[Modeling code records]
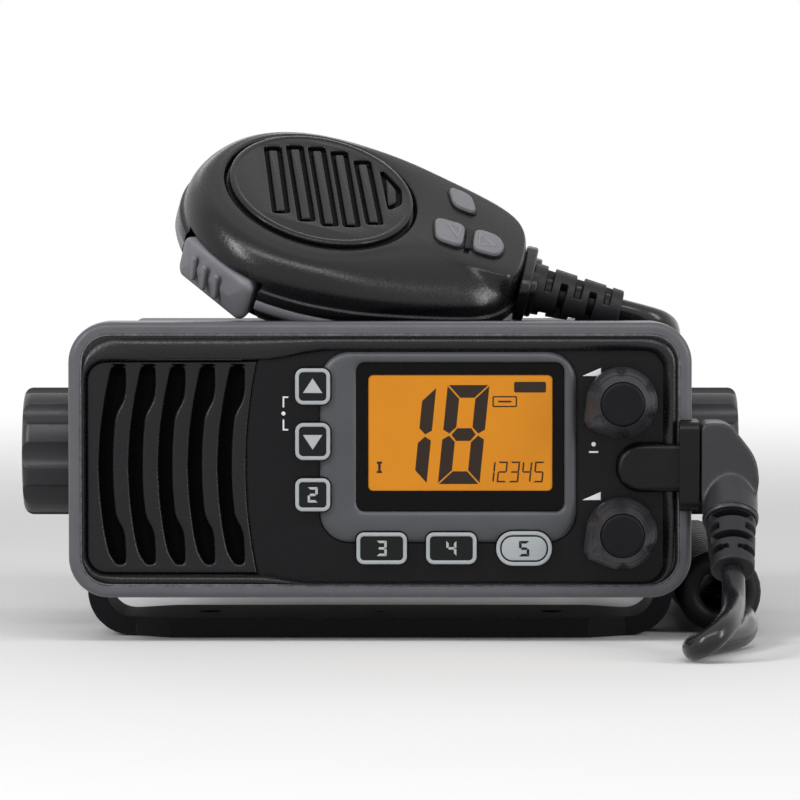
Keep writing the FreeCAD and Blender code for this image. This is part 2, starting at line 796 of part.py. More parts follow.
def mic_hanger_button():
    neck = Part.makeCylinder(4.5, button_len - 2.5, Vector(button_u, 0, -mic_depth - button_len + 2.5), Z)
    head = Part.makeCylinder(button_r, 2.5, Vector(button_u, 0, -mic_depth - button_len), Z)
    return neck.fuse(soften(head, 0.5, "Z", -mic_depth - button_len))


def mic_collar():
    big = rod_x(0, mic_axis_w, 9.2, mic_end_u, mic_end_u + 2.4)
    big = soften(big, 0.8, "X", mic_end_u + 2.4)
    small = rod_x(0, mic_axis_w, 7.8, mic_end_u + 2.4, mic_end_u + mic_collar_len)
    return big.fuse(small)


def mic_boot():
    start = Vector(mic_end_u + mic_collar_len, 0, mic_axis_w)
    return slotted_boot(start, X, boot_r, boot_r - 1.6, mic_boot_len, 5)


# Cord


def tube(points, r):
    """Straight runs joined by tangent arcs, each as large as its two runs allow."""
    edges = []
    radii = []
    last = points[0]
    for before, here, after in zip(points, points[1:], points[2:]):
        back = before - here
        ahead = after - here
        shorter = min(back.Length, ahead.Length)
        turn = math.pi - back.getAngle(ahead)
        radius = 0.45 * shorter / math.tan(turn / 2)
        back.normalize()
        ahead.normalize()
        start = here + back * (0.45 * shorter)
        end = here + ahead * (0.45 * shorter)
        inward = back + ahead
        inward.normalize()
        middle = here + inward * (radius / math.cos(turn / 2) - radius)
        edges.append(Part.LineSegment(last, start).toShape())
        edges.append(Part.Arc(start, middle, end).toShape())
        radii.append(round(radius, 1))
        last = end
    edges.append(Part.LineSegment(last, points[-1]).toShape())
    path = Part.Wire(edges)
    way = points[1] - points[0]
    ring = Part.Wire(Part.makeCircle(r, points[0], way))
    solid = path.makePipeShell([ring], True, True)
    section = math.pi * r * r
    print("cord length", round(path.Length, 1), "volume share", round(solid.Volume / (section * path.Length), 4))
    print("  radii", radii)
    return solid


def lead_points():
    start = outlet_from + outlet_dir * (barrel_len + boot_len) + Vector(0, 0, tilt_height)
    return [start, start + outlet_dir * exit_run] + [Vector(*p) for p in lead_route]


def tail_points():
    end_u = mic_end_u + mic_collar_len + mic_boot_len
    start = mic_place.multVec(Vector(end_u, 0, mic_axis_w))
    bend = mic_place.multVec(Vector(end_u + exit_run, 0, mic_axis_w))
    return [start, bend] + [Vector(*p) for p in tail_route]


def save_mic(name, shape):
    """Write a piece that was drawn flat, in its place on top of the radio."""
    shape = shape.copy()
    shape.Placement = mic_place.multiply(shape.Placement)
    save(name, shape)


def main():
    os.makedirs("parts", exist_ok=True)
    save_radio("front_panel", front_panel())
    save_radio("front_rim", front_rim())
    save_radio("front_seal", front_seal())
    save_radio("speaker_grille", speaker_grille())
    save_radio("speaker_mesh", speaker_mesh())
    save_radio("speaker_basket", speaker_basket())
    save_radio("speaker_magnet", speaker_magnet())
    save_radio("control_face", control_face())
    save_radio("display_frame", display_frame())
    save_radio("display_window", display_window())
    save_radio("lcd_panel", lcd_panel())
    save_radio("keypad_mat", keypad_mat())
    save_radio("control_board", control_board())
    for name in keys:
        save_radio(name, key(name))
    for side, z in (("volume", volume_z), ("squelch", squelch_z)):
        save_radio(side + "_knob", knob(z))
        save_radio(side + "_knob_cap", knob_cap(z))
        save_radio(side + "_shaft", knob_shaft(z))
        save_radio(side + "_pot", knob_pot(z))
    save_radio("mic_socket", mic_socket())
    save_radio("plug_elbow", plug_elbow())
    save_radio("plug_boot", plug_boot())
    save_radio("chassis", chassis())
    save_radio("main_board", main_board())
    save_radio("antenna_socket", antenna_socket())
    save_radio("power_gland", gland(power_x, power_r, 2.6))
    save_radio("accessory_gland", gland(accessory_x, accessory_r, 1.8))
    save("bracket", bracket())
    for side, sign in (("left", -1), ("right", 1)):
        save_radio(side + "_mount_knob", mirrored(mount_knob(), sign))
        save_radio(side + "_mount_stud", mirrored(mount_stud(), sign))
        save_radio(side + "_friction_washer", mirrored(friction_washer(), sign))
    save_mic("mic_front_shell", mic_front_shell())
    save_mic("mic_rear_shell", mic_rear_shell())
    save_mic("mic_gasket", mic_gasket())
    save_mic("mic_grille", mic_grille())
    save_mic("mic_mesh", mic_mesh())
    save_mic("mic_board", mic_board())
    save_mic("mic_capsule", mic_capsule())
    save_mic("mic_hanger_button", mic_hanger_button())
    save_mic("mic_collar", mic_collar())
    save_mic("mic_boot", mic_boot())
    save_mic("ptt_button", ptt_button())
    for name in mic_keys:
        save_mic(name, mic_key(name))
    save("cord_lead", tube(lead_points(), cord_d / 2))
    save("cord_coil", tube([Vector(*p) for p in coil_route], coil_d / 2))
    points = tail_points()
    middle = (points[cord_break] + points[cord_break + 1]) / 2
    save("cord_tail_upper", tube(points[:cord_break + 1] + [middle], cord_d / 2))
    save("cord_tail_lower", tube([middle] + points[cord_break + 1:], cord_d / 2))


main()
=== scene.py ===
import math

import bmesh
import bpy
from mathutils import Matrix, Vector


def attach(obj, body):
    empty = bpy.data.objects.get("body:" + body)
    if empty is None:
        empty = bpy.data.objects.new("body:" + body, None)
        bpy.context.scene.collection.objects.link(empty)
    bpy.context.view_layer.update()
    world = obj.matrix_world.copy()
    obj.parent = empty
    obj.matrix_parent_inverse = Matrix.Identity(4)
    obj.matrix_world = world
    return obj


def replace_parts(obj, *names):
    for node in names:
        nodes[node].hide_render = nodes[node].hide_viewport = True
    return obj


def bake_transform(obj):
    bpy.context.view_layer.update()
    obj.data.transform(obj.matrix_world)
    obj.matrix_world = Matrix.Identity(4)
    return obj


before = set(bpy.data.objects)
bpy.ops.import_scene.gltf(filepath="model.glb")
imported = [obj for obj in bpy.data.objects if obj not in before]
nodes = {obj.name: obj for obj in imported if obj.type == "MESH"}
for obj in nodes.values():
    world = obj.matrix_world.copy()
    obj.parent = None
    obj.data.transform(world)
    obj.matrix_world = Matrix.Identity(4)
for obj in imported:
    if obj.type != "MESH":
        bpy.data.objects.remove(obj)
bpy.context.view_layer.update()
scene = bpy.context.scene
scene.view_settings.view_transform = "Standard"

mm = 0.001
tilt_height = 45.2 * mm

# Camera: in front of the radio, a little above its face, far away as in a product photograph
view_target = Vector((4.9 * mm, -37 * mm, 60 * mm))
view_distance = 1.4
view_elevation = math.radians(3.0)
frame_width = 196.1 * mm
sensor_width = 36

camera_data = bpy.data.cameras.new("camera")
camera = bpy.data.objects.new("camera", camera_data)
scene.collection.objects.link(camera)
camera.location = view_target + view_distance * Vector(
    (0, -math.cos(view_elevation), math.sin(view_elevation))
)
camera.rotation_euler = (math.pi / 2 - view_elevation, 0, 0)
camera_data.sensor_width = sensor_width
camera_data.lens = sensor_width * view_distance / frame_width
scene.camera = camera


# Cords: each route is the solid's listed points, the lead's moved by up to 4 mm, read as a smooth line
cord_d = 5.7 * mm
cord_r = cord_d / 2
coil_ring_r = 7.65 * mm

lead_route = [
    (85.7, -52.48, 19.33), (85.7, -57.81, 13.37), (84.7, -70.5, 10.6), (82.6, -81.0, 8.8),
    (79.8, -85.8, 6.4), (76.6, -85.8, 4.2), (74.6, -81.4, 3.0), (75.6, -74.0, 3.0),
    (79.0, -65.5, 3.0), (84.4, -56.5, 3.0), (88.9, -47.0, 3.2), (90.3, -36.5, 5.3),
    (90.3, -13.0, 5.3),
]
coil_route = [(84.8, -13, 10.6), (84.8, 22, 10.6), (83.2, 58, 10.6), (83.2, 98, 10.6)]
tail_upper_route = [
    (60.51, 9.54, 80.41), (68.27, 9.54, 78.47), (72.6, 15.0, 76.6), (74.0, 27.0, 73.8),
    (74.3, 42.0, 70.0), (74.4, 58.0, 65.3), (74.6, 74.5, 59.8), (74.75, 82.25, 56.9),
]
tail_lower_route = [
    (74.75, 82.25, 56.9), (74.9, 90.0, 54.0), (75.4, 104.5, 48.0), (75.9, 117.6, 40.2),
    (76.3, 124.4, 28.3), (76.6, 122.0, 14.8), (77.0, 111.5, 6.1), (77.0, 98.0, 6.1),
]


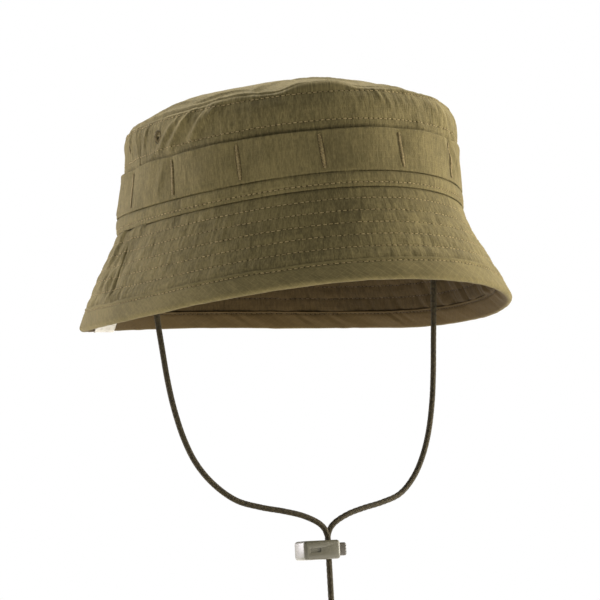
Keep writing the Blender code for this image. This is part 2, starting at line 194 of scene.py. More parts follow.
def crown_point(s, height, offset):
    """Points on the crown wall, offset outwards from its outer face."""
    angle = seam_angle(s)
    spread = offset - wall_inset(height) + crown_lean(s, height)
    lift = seam_lift(s) * ease(height, 49.6 * MM, 51.4 * MM)
    return np.stack([
        (HALF_WIDTH + spread) * np.sin(angle),
        -(HALF_LENGTH + spread) * np.cos(angle),
        height + saddle(angle, height) + lift + 0 * spread], -1)


def brim_bow(s, slant):
    """The brim's sides bow outwards towards the edge."""
    hollow = np.sin(math.pi * np.clip(slant / (28 * MM), 0, 1))
    return 1.7 * MM * near(s, -185, 80) * ease(slant, 0, 30 * MM) \
        + near(s, 105, 70) * (2.6 * MM * (slant / BRIM_SLANT) ** 2 - 1.3 * MM * hollow)


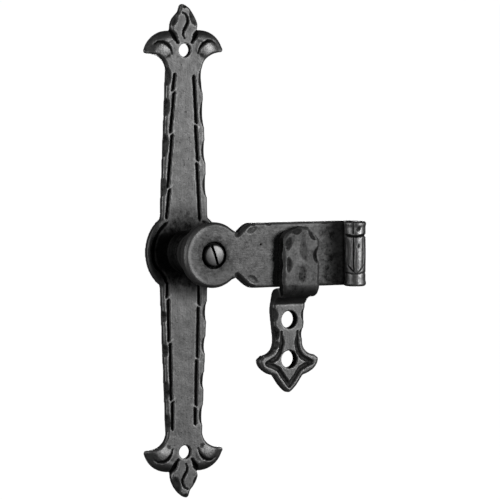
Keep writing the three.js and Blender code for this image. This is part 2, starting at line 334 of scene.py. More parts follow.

Given task -
Beginning with the line that contains "coil_d / 2))" and ending with the line that contains "obj.matrix_world = world", repeat exactly those lines and no others.

Answer to the exercise -
    save("cord_coil", tube([Vector(*p) for p in coil_route], coil_d / 2))
    points = tail_points()
    middle = (points[cord_break] + points[cord_break + 1]) / 2
    save("cord_tail_upper", tube(points[:cord_break + 1] + [middle], cord_d / 2))
    save("cord_tail_lower", tube([middle] + points[cord_break + 1:], cord_d / 2))


main()
=== scene.py ===
import math

import bmesh
import bpy
from mathutils import Matrix, Vector


def attach(obj, body):
    empty = bpy.data.objects.get("body:" + body)
    if empty is None:
        empty = bpy.data.objects.new("body:" + body, None)
        bpy.context.scene.collection.objects.link(empty)
    bpy.context.view_layer.update()
    world = obj.matrix_world.copy()
    obj.parent = empty
    obj.matrix_parent_inverse = Matrix.Identity(4)
    obj.matrix_world = world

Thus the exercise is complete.